Consider the fact so many garage spaces sit vacant. "Increasing your supply of empty off-street spaces does nothing to improve the availability of on-street parking," said Tumlin, the Nelson/Nygaard consultant.
Increasingly, cities are relying on market-based pricing for parking, which means that prices are based on demand. In areas where there is high demand, such as a busy retail corridor in which parking spaces are often occupied, meter prices should be higher to encourage turnover and ensure that there are a handful of spaces consistently available. And in places where there are frequently high vacancy rates and parking spots available, the prices should be lower to incentivize drivers to take advantage of that supply.
For example, MTC, the Bay Area's transportation planning agency, has found that in areas where there are perceived parking shortages — such as a commercial district that sees frequent double-parking — there are often parking garages or lots nearby with many empty spots, according to Knepper, MTC manager. If those garages were much cheaper (and well publicized) and the on-street meters were more expensive, then more cars would use the garages and it would be easier for drivers to find short-term parking directly in front of a business.
Simply put, cities should be working to ensure that the available parking supply is used much more efficiently. And if cities incentivize drivers to take advantage of existing spaces, it could eliminate the traditional parking fears that result in developers wasting money and space on massive garages, and tenants paying much higher rent than necessary. For Oakland, that could mean more vibrant business districts, fewer empty parking lots, and more affordable housing.
In Oakland, there are reasons to be optimistic about the potential for forward-thinking parking strategies. Mayor Libby Schaaf, when she was a councilmember, spearheaded a pilot program that tested the city's first-ever market-based parking program in Montclair. The goal was to set meter rates based on demand so that it would be easier for shoppers to find parking spots on popular streets.
The pilot also made an underutilized garage in the district free for the first twenty minutes — aimed at incentivizing drivers to choose these spaces. The neighborhood business association has endorsed the program, and the city recently applied for MTC grant money to expand this pricing strategy to other commercial districts.
Schaaf also hired the city's first-ever transportation policy director, Matt Nichols, who previously rolled out market-based parking policies in Berkeley where he formerly worked as a transportation planner. Nichols, who does not own a car, has been a champion of progressive parking policies and said in an interview that traditional minimum requirements for developments have created an excess of off-street parking and have blocked the creation of affordable housing. "It's a waste of money and a waste of land," he said.

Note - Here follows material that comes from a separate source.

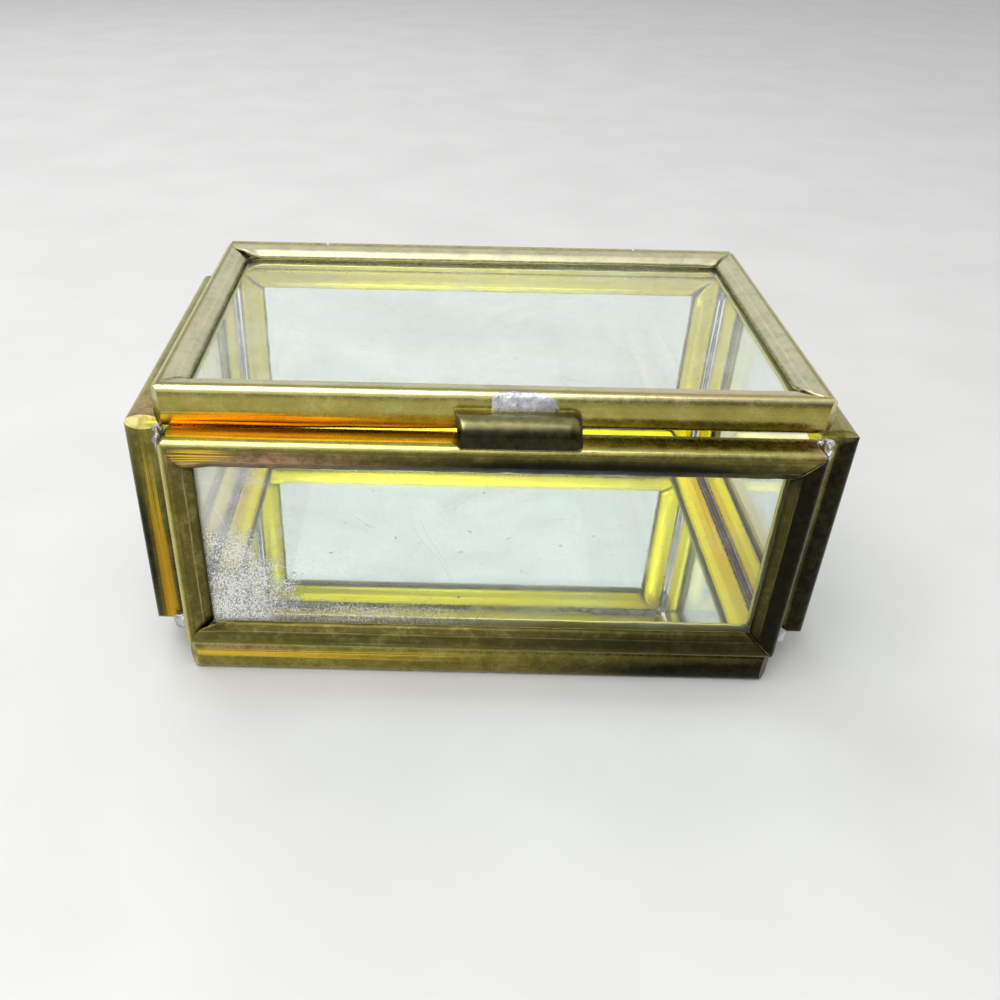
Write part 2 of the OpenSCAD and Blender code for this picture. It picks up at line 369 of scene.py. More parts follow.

Nichols and Schaaf also recently advocated for the passage of Assembly Bill 744, state legislation that would allow affordable housing developers to bypass parking requirements. In a letter expressing support for the bill, Schaaf said that helping developers create affordable housing is critical to solving the city's housing crisis — and that making it easier for them to build less parking could make a big difference.
Oakland's planning department, as part of a citywide zoning effort, is now in the process of rewriting its off-street parking requirements — regulations that the city has not comprehensively reviewed for the last fifty years. "Obviously, the thinking has changed a lot," said Neil Gray, city planner overseeing the parking code update, which will move forward in the coming months and eventually require city council approval.